PS I was feeling multi-lingual today, so the next two posts are in Korean and French respectively. They don't say the same thing as this one, and I've used each language for a reason: the post in Korean talks about my past semester and next semester on this side of the world, and the post in French talks about my possible trip to Montreal for a few days. The languages match the content. If you want to get the whole post experience, I've posted the translations of the posts in each post's "comments" section. I'm not nearly as eloquent in Korean or French, so they're rather boring.

For shits and giggles, feel free to throw the posts into an online translator and get more literal translations. They're far funnier than the ones I did.

Also don't forget I posted a rather big update back in November that I never sent an email out about.
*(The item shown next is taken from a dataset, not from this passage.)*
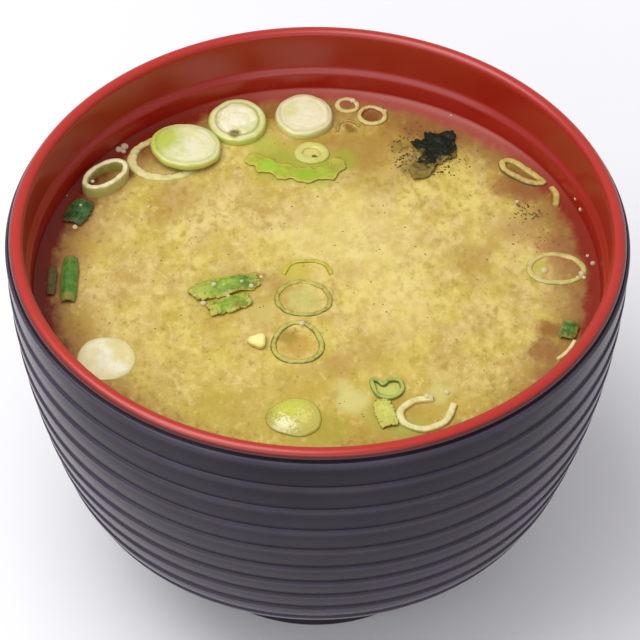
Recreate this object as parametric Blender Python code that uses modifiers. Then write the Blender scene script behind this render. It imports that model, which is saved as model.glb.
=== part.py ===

Feel free to peruse and see what you've missed.


오늘은 이번 학기의 마지막 수업 가르쳤어요. 학기 좋았지만 잘못도 했어요. 다음에 작문 가르칠 때 숙제 조금 덜 많이 줄거예요. 학생은 힘들어했어요. 솔직히 말하면 채점 때문에 나도 조금 힘들었어요. 리포트 120 개 채점하는 것 어려워요. 그래도 가장 많은 학생들 잘해서 나는 즐겼어요.

다음 학기에 새로운 원어민 교수 같이 가르칠건가 봐요. 그런 일 진짜 생기면 좋겠어요. 내가 Konstantine을 추천했어요. 다음 주에 지원하고 아마 면접할거예요. Konstantine은 그 직업 받으면 좋겠어요. 왜 냐하면 나는 그를 벌써 알고 좋은 선생님 인것 같아요. 그리고 물론 원어민 2 명 있으면 가르치는 건 훨씬 더 쉬워요. 그래서 내가 스트레스 덜 많이 받고 더 좋게 가르칠 수 있어요. 학생들 위해서도 이 상황 좋아요. 수업에 학생 덜 많아서 각학생 도움 더 많이 받을 수 있어요. 그리고 나를 싫어하면 다른 교수 선택 할 수 있어요^^.

거의 다 끝냈어요. 다음 주에 채점 다 할 때 드디어 쉴 수 있어요. 좋겠다!



Quand je visite Les États-Unis pour Noël, j'espère aller au Canada pendant 3 ou 4 jours. J'irai probablement à Montréal. Je ne suis jamais allé au Canada. Donc je suis excité. Je peux pratiquer mon français et jeter un coup d'œil à la ville. Mon professeur de français a dit que c'est une bonne ville. Il a dit que la ville est un peu française et un peu américaine. Quand je pense au Canada, je pense que le pays est le même que Les États-Unis, mais la culture française est une grande différence entre les pays. Ce sera une bonne expérience.